Alexander went silent. for a moment. Then, "tell me more about the headaches. They usually come with a spike in the exposure factor. I can get you suppressants for the pheromones, but you'll only be able to take them for a few days at a time before you have to flush them out. I don't like the look of the records you took the last time we tried that route, but we can calibrate the formula while you're here."
Casually, she picked up the empty glass syringe and crushed it without so much as a wince. She opened a bloodless hand filled with shards. "If the old track is on the grounds, I can manage a small demonstration. I can't rightly say how much furniture I've accidentally destroyed over the last few months." She fixed him with a glare. "I can also hear your heart rate going out of control. As much as coming to live here might help for a while, we both know the risks. She looked apologetically at Alexia, who'd seemed hopeful till now. "Reputations are fickle things, dear. If the company finds out about me before I'm ready for them, then your hands will need to be clean."

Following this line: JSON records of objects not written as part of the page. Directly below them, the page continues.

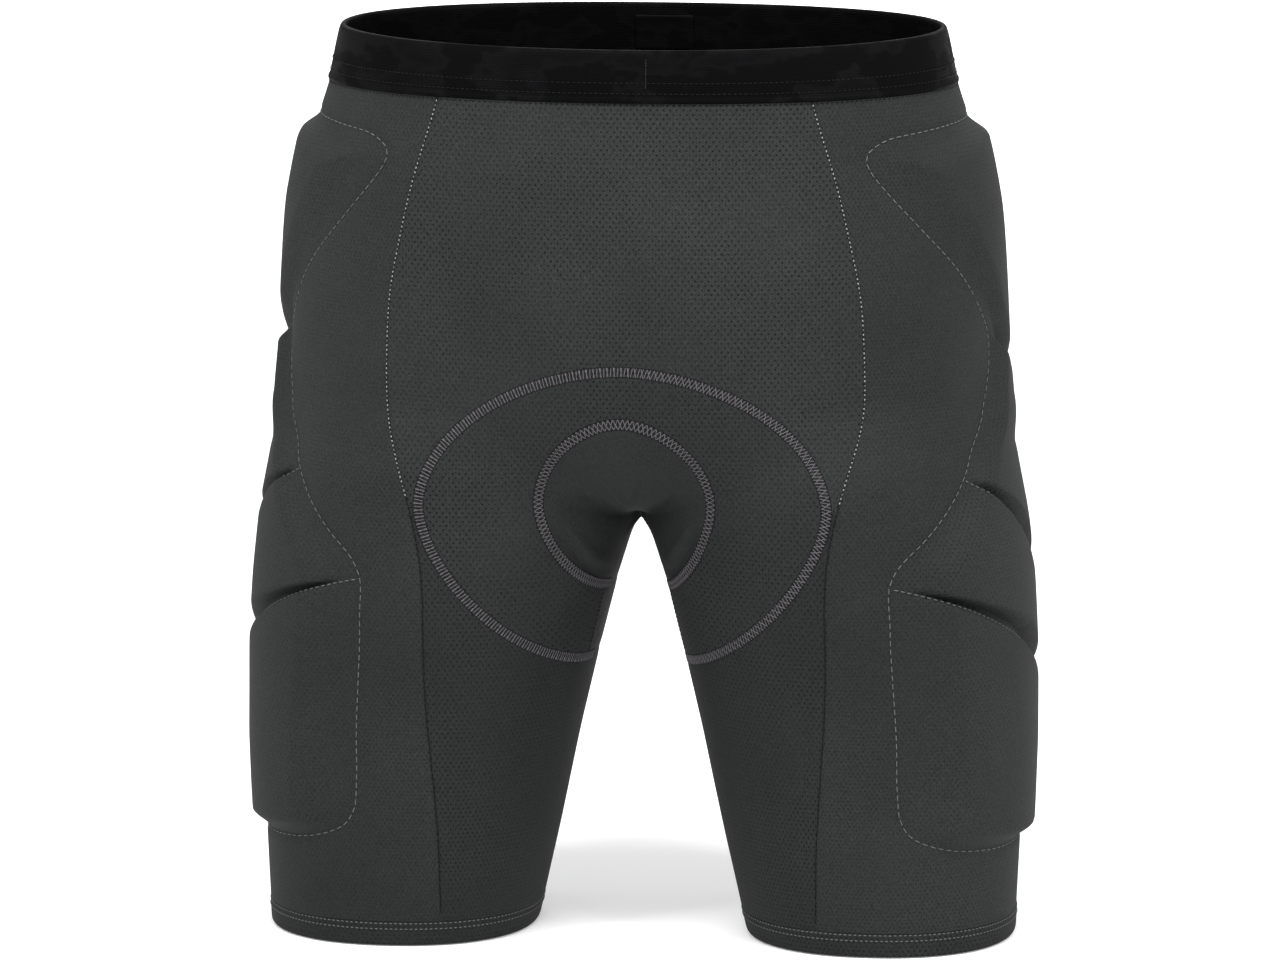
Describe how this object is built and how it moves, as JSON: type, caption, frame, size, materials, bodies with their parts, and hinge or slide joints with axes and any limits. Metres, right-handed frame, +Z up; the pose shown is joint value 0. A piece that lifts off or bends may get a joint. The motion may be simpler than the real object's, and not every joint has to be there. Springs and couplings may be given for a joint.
{
  "type": "padded impact shorts",
  "caption": "Thigh-length stretch shorts in worn shape, with waistband, sewn panels, side hip and thigh pads, tailbone pad and seat pad.",
  "frame": {"origin": "centre of the bounding box's bottom: midway between the two hems, on the surface they stand on", "axes": "+Z up to the waistband, -Y is the front of the garment, +X is the wearer's left"},
  "size_m": [0.3974, 0.229, 0.455],
  "materials": {
    "pinhole_knit": "charcoal polyester stretch knit with fine pinholes",
    "side_knit": "smoother charcoal stretch knit over the pads",
    "smooth_knit": "dense plain dark charcoal knit",
    "waistband_weave": "black elastic jacquard with a faint tonal print",
    "elastic": "black woven elastic",
    "foam": "soft grey impact foam",
    "lining_mesh": "black fine mesh",
    "seat_facing": "brushed black microfibre",
    "label_satin": "blank satin label"
  },
  "bodies": {
    "root": {"back_panel": "pinhole_knit", "crotch_gusset": "smooth_knit", "front_panel": "pinhole_knit", "hem_gripper_left": "elastic", "hem_gripper_right": "elastic", "hem_left": "pinhole_knit", "hem_right": "pinhole_knit", "hip_pad_left": "foam", "hip_pad_right": "foam", "hip_pocket_lining_left": "lining_mesh", "hip_pocket_lining_right": "lining_mesh", "leg_back_panel_left": "pinhole_knit", "leg_back_panel_right": "pinhole_knit", "leg_front_panel_left": "pinhole_knit", "leg_front_panel_right": "pinhole_knit", "oval_insert": "pinhole_knit", "seat_pad_facing": "seat_facing", "seat_pad_foam": "foam", "side_panel_left": "side_knit", "side_panel_right": "side_knit", "size_label": "label_satin", "tailbone_pad": "foam", "tailbone_pocket_lining": "lining_mesh", "thigh_pad_lower_left": "foam", "thigh_pad_lower_right": "foam", "thigh_pad_middle_left": "foam", "thigh_pad_middle_right": "foam", "thigh_pad_upper_left": "foam", "thigh_pad_upper_right": "foam", "thigh_pocket_lining_left": "lining_mesh", "thigh_pocket_lining_right": "lining_mesh", "waistband_cover": "waistband_weave", "waistband_elastic": "elastic"}
  },
  "joints": []
}
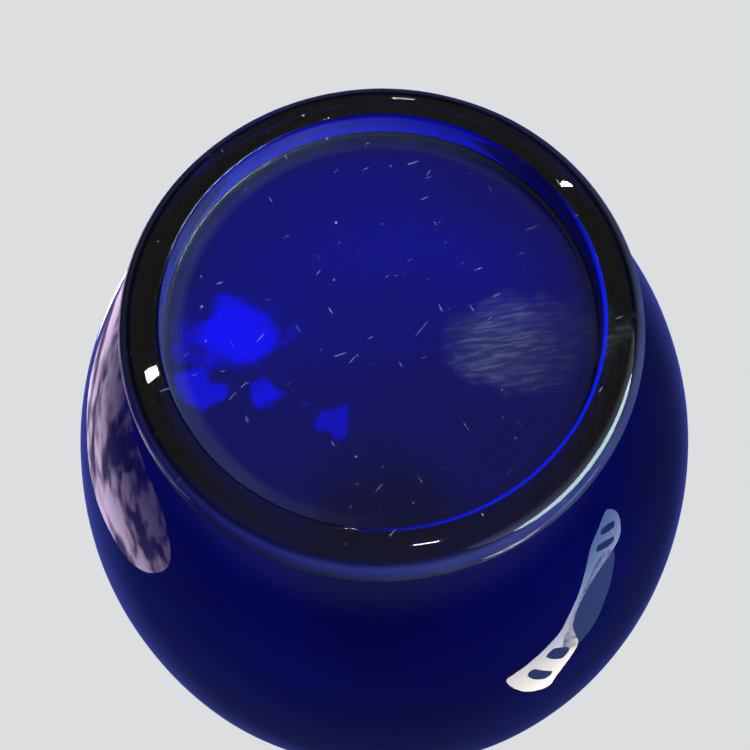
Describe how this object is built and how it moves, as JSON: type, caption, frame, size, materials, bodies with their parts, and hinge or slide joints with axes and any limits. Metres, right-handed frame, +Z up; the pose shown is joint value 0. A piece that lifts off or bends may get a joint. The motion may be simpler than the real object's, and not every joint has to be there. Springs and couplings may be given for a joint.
{
  "type": "swing top bottle",
  "caption": "Round-bellied cobalt glass bottle with a wire swing closure: collar, lever, bail, porcelain stopper and rubber gasket.",
  "frame": {"origin": "centre of the foot ring's bearing face, on the bottle's axis", "axes": "+Z up through the mouth; -Y towards the lever's bow (front); X along the hinge axes"},
  "size_m": [0.12, 0.12, 0.2234],
  "materials": {
    "cobalt_glass": "glossy, blown",
    "steel_wire": "bright drawn wire",
    "porcelain": "glazed white",
    "gasket_rubber": "matt red rubber"
  },
  "bodies": {
    "bottle": {"glass_bottle": "cobalt_glass", "neck_collar": "steel_wire"},
    "lever": {"lever_wire": "steel_wire"},
    "bail": {"bail_wire": "steel_wire"},
    "closure": {"stopper": "porcelain", "gasket": "gasket_rubber"}
  },
  "joints": [
    {"name": "lever_swing", "type": "hinge", "parent": "bottle", "child": "lever", "pos_m": [0, 0, 0.18078], "axis": [-1, 0, 0], "range_deg": [0, 120]},
    {"name": "bail_swing", "type": "hinge", "parent": "lever", "child": "bail", "pos_m": [0, 0.00094, 0.17183], "axis": [-1, 0, 0], "range_deg": [-94, 0]},
    {"name": "stopper_tilt", "type": "hinge", "parent": "bail", "child": "closure", "pos_m": [0, 0, 0.2144], "axis": [-1, 0, 0], "range_deg": [-6, 0]}
  ],
  "couplings": [
    {"joint": "bail_swing", "follows": "lever_swing", "ratio": -0.78},
    {"joint": "stopper_tilt", "follows": "lever_swing", "ratio": -0.05}
  ]
}
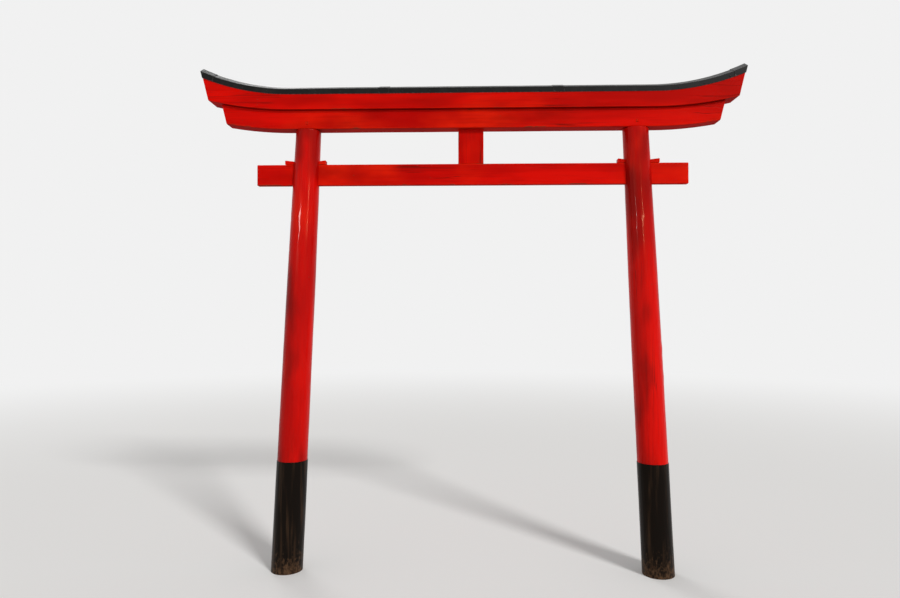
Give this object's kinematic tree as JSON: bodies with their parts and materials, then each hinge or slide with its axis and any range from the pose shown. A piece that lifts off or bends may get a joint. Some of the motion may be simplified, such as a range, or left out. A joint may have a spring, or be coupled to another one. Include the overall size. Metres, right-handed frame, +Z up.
{
  "type": "torii gate",
  "caption": "Timber shrine gate: leaning log posts with black base sleeves, wedged tie beam, strut, and a double lintel with upturned ends under a sheet roof.",
  "frame": {"origin": "centre of the left post's flat foot, on the ground; left and right are as seen when looking along +Y", "axes": "+X across the gate towards the right post, +Y along the path through the gate, +Z up"},
  "size_m": [3.2192, 0.19, 2.9921],
  "materials": {
    "vermilion_post": "gloss vermilion paint on a peeled log",
    "vermilion_beam": "gloss vermilion paint on sawn timber",
    "black_base": "satin black paint",
    "black_sheet": "satin black paint on folded sheet"
  },
  "bodies": {
    "root": {"left_post": "vermilion_post", "right_post": "vermilion_post", "left_base_sleeve": "black_base", "right_base_sleeve": "black_base", "tie_beam": "vermilion_beam", "left_outer_wedge": "vermilion_beam", "left_inner_wedge": "vermilion_beam", "right_inner_wedge": "vermilion_beam", "right_outer_wedge": "vermilion_beam", "centre_strut": "vermilion_beam", "lower_lintel": "vermilion_beam", "left_draw_pin": "vermilion_beam", "right_draw_pin": "vermilion_beam", "upper_lintel": "vermilion_beam", "left_roof_sheet": "black_sheet", "middle_roof_sheet": "black_sheet", "right_roof_sheet": "black_sheet", "left_joint_cover": "black_sheet", "right_joint_cover": "black_sheet", "left_end_cap": "black_sheet", "right_end_cap": "black_sheet"}
  },
  "joints": []
}
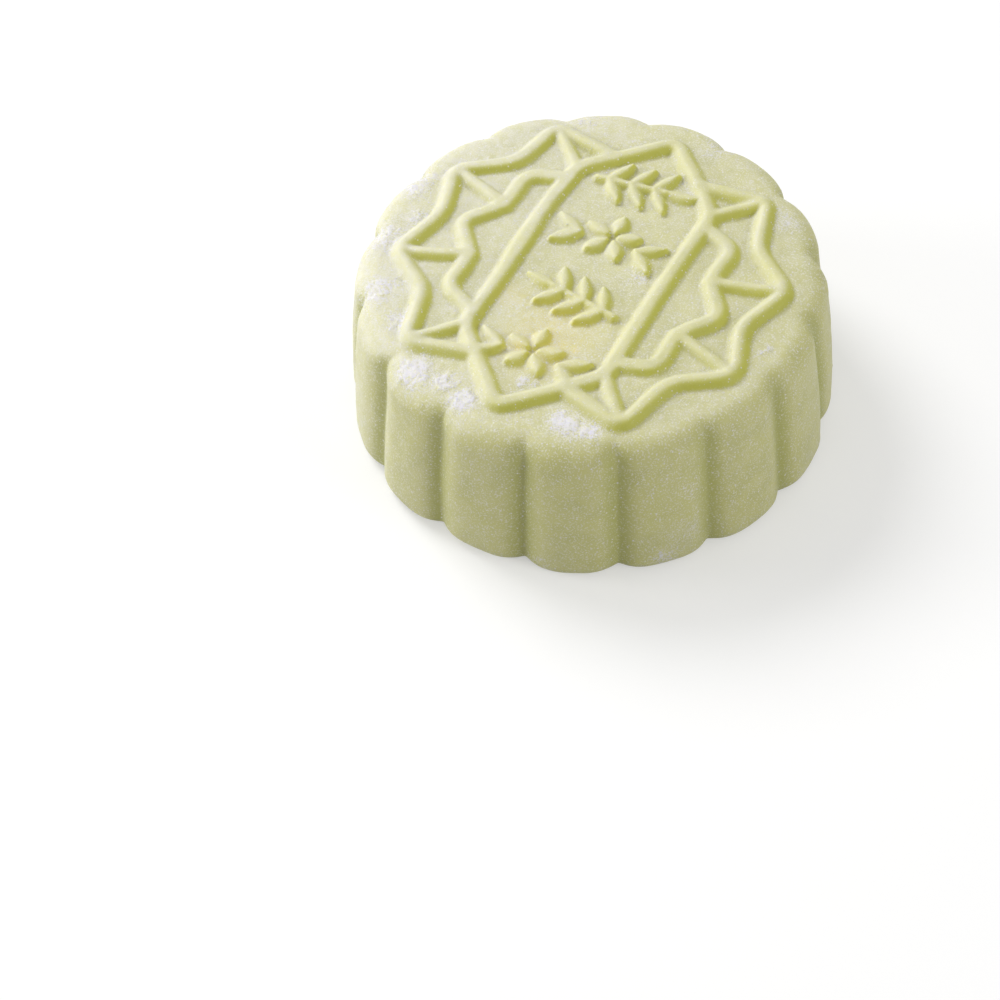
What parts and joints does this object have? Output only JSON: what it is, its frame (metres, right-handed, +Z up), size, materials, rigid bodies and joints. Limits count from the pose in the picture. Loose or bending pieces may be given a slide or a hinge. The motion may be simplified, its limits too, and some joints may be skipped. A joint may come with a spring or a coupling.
{
  "type": "mooncake",
  "caption": "Round snow-skin mooncake with a scalloped side and a raised star, panel, leaf and blossom moulding on its flat top.",
  "frame": {"origin": "middle of the flat base, on the surface that the cake stands on", "axes": "+Z up through the moulded top, +Y along the top's long six-sided panel, +X across it"},
  "size_m": [0.065, 0.065, 0.0237],
  "materials": {
    "snow_skin": "soft matte rice dough, pale yellow-green, dusted with white rice flour"
  },
  "bodies": {
    "root": {"mooncake": "snow_skin"}
  },
  "joints": []
}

A squeak came from the wall behind them. "Both of you," Marigold amended. A moment later, Alfred appeared at the door, hesitating only a moment before scurrying back to joining his twin behind the barrier. "I wish you'd consider coming back to England on occasion. They both need to get used to people." She smiled at the little boy. "Sorry, I have a hide-and-seek championship to defend, young man."
Alexander glanced at the intrusion, then turned back. "I have tutors on the island, and there's a governess. It's been working well enough. Enough riddles, you're being cryptic again."
Marigold slumped in her seat. "I'm being cryptic. Yes, well. Tell me your plan here," she nodded to the children, "And I can work out a five-year plan to clear the way. We can set up the contingencies while I'm still here, and we can see. Beyond that? We'll have to set up contingencies for while I'm here, and can discuss things more freely." She smiled then, the old smirk mixed with something predatory. "I've reached out to a few old contacts, and they've given me a few names. In the meantime, I can do rather a lot with the network I have without exposure."